After reading the message and feeling the tears on my face, I throw my phone across the room making it hit the mirror and shatter. I'm so angry but sad, I need to throw something , I need to let everything out. I walked to my closet started throwing the clothes off the hangers, and the shoes

Once I saw there was nothing for me to throw
I took a deep breath and stepped into the shower still fully dressed. I turned on the water letting it hit me while sliding down the wall, till I reached the floor, I pulled my knees to my chest and cried.

It hurts, it hurts so bad. Dad left, mom died, and all I have is Rain. She's the only person I have left, and how am I going to tell her that our mom died.

I didn't realize anyone was in here till I felt someone's arms around me.

"What can I do," Xaviers asked, putting a hand on my head and bringing it to his chest.

"Just hold me," I said.

There's nothing Xaiver or anyone can do. All he can do is sit here in the shower with me, and hold me while getting soaked.

Today I found my mother dead. I was the one to find her lying there with needles up her arms. If I didn't find her, who would? Who else would have found my mom beside me?. Maybe one of her friends, maybe even no one, her body would have just stayed there and rotted, and no one would have known what happened to her. Instead of no one finding her, it was me that found her, and thank God Rain wasn't the one to find her.

I felt myself getting picked up by Xaiver. He sat me on the counter and walked to my dresser, stepping over all the clothes I had thrown on the floor. He came back and placed down some clothes for me.

"I'll be out there when you're done," he said, grabbing a town and wrapping it around me. He gave me one last look before walking out.

Once he walked out I jumped off the counter and turned to the mirror, I looked like a mess. I'm all wet from the shower and my eyes are red and swollen, and my head hurt so much from all the crying.
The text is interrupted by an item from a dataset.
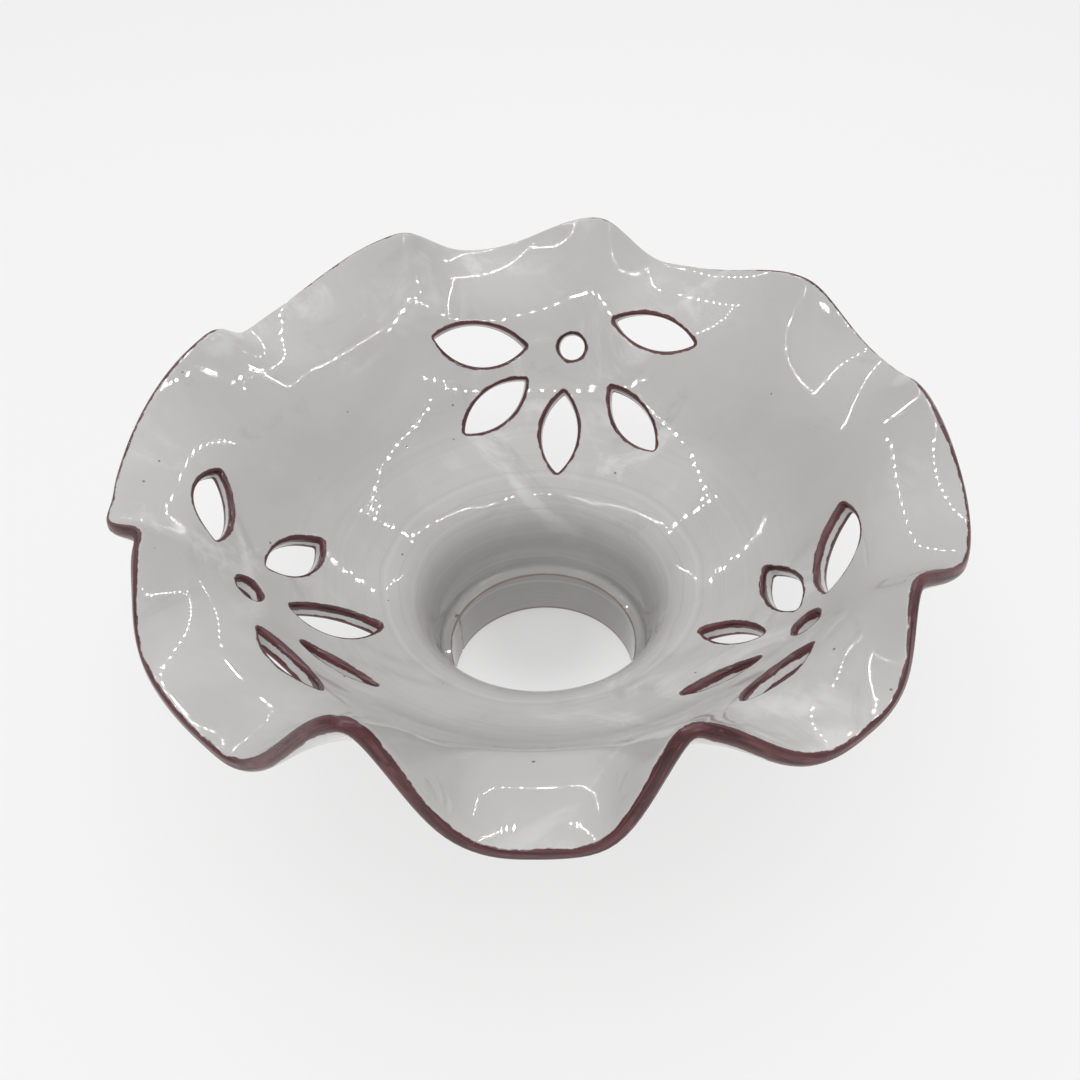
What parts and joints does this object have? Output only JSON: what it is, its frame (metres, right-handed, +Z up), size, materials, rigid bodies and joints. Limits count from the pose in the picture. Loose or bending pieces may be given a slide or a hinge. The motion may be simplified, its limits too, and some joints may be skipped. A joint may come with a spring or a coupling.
{
  "type": "openwork ceramic shade",
  "caption": "Ruffled bowl-shaped glazed ceramic shade with cut-out flowers, standing on an open stepped neck.",
  "frame": {"origin": "centre of the neck's through hole, on the neck's flat lower end", "axes": "+Z up along the neck's axis towards the ruffled rim; -Y is the side that faced the camera"},
  "size_m": [0.2293, 0.2342, 0.1161],
  "materials": {
    "white_glaze": "gloss",
    "maroon_glaze": "gloss"
  },
  "bodies": {
    "root": {"bowl": "white_glaze", "neck_collar": "white_glaze", "seat_ring": "white_glaze", "rim_band": "maroon_glaze", "flower_1_eye_edge": "maroon_glaze", "flower_1_petal_1_edge": "maroon_glaze", "flower_1_petal_2_edge": "maroon_glaze", "flower_1_petal_3_edge": "maroon_glaze", "flower_1_petal_4_edge": "maroon_glaze", "flower_1_petal_5_edge": "maroon_glaze", "flower_2_eye_edge": "maroon_glaze", "flower_2_petal_1_edge": "maroon_glaze", "flower_2_petal_2_edge": "maroon_glaze", "flower_2_petal_3_edge": "maroon_glaze", "flower_2_petal_4_edge": "maroon_glaze", "flower_2_petal_5_edge": "maroon_glaze", "flower_3_eye_edge": "maroon_glaze", "flower_3_petal_1_edge": "maroon_glaze", "flower_3_petal_2_edge": "maroon_glaze", "flower_3_petal_3_edge": "maroon_glaze", "flower_3_petal_4_edge": "maroon_glaze", "flower_3_petal_5_edge": "maroon_glaze"}
  },
  "joints": []
}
I took off the wet clothes and put on the dry ones one, I started looking through the drawers to find some aspirin or something. One I found some and took two. I took a deep breath before walking out. Once I walked out I saw Xaiver in dry clothes and picking up all the stuff I had thrown on my bed and him moving it.
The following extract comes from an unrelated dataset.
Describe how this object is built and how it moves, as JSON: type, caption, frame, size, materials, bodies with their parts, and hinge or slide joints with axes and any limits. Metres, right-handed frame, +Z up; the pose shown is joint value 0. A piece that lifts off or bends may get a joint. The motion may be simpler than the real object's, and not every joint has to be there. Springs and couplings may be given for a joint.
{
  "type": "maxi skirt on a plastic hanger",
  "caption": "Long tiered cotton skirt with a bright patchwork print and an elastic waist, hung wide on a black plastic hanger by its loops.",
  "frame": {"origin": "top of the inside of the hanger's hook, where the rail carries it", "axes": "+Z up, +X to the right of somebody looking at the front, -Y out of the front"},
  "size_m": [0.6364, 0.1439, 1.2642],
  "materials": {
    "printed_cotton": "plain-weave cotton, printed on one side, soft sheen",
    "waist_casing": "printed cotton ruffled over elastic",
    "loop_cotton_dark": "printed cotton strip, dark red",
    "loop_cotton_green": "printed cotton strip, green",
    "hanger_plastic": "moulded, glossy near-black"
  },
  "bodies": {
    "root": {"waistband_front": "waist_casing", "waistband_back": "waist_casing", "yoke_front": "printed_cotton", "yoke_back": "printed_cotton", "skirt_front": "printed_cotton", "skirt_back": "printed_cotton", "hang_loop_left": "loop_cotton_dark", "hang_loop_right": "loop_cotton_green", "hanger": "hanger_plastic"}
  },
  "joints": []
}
"You didn't have to do that," I said, wrapping my arms around me.

"It's ok," he said walking towards me. "You need rest, don't worry about anything," he said, holding my face in his hands.

"How am I not supposed to," I said walking to the bed "I have to tell Rain about our mother, I have to worry about what I wanna do with the house and the funeral, uh" I lift my hands to my face trying to shut out everything.

"Hey, look at me" I felt Xavier's hand pull my hands away from my face and hold them in his.

"I'll take care of the funeral, you don't worry about it" he said letting go and pushed me down to lay down "Then later we're going to go to the hospital and tell Rain, I'll be there for you if you want me to" he pulled the covers to my shoulders "then when you ready we can talk about what you wanna do with the house, but right now you need to rest," he said pushing my hair out of my face.

"Sleep" he leaned down and left a kiss on my forehead.

Once he pulled away I smiled at him before closing my eyes. Once I heard the door close and knew he was gone, I opened my eyes and just stared at the ceiling and realized pain is something I can't escape and probably something that's going to be natural to me as time goes on.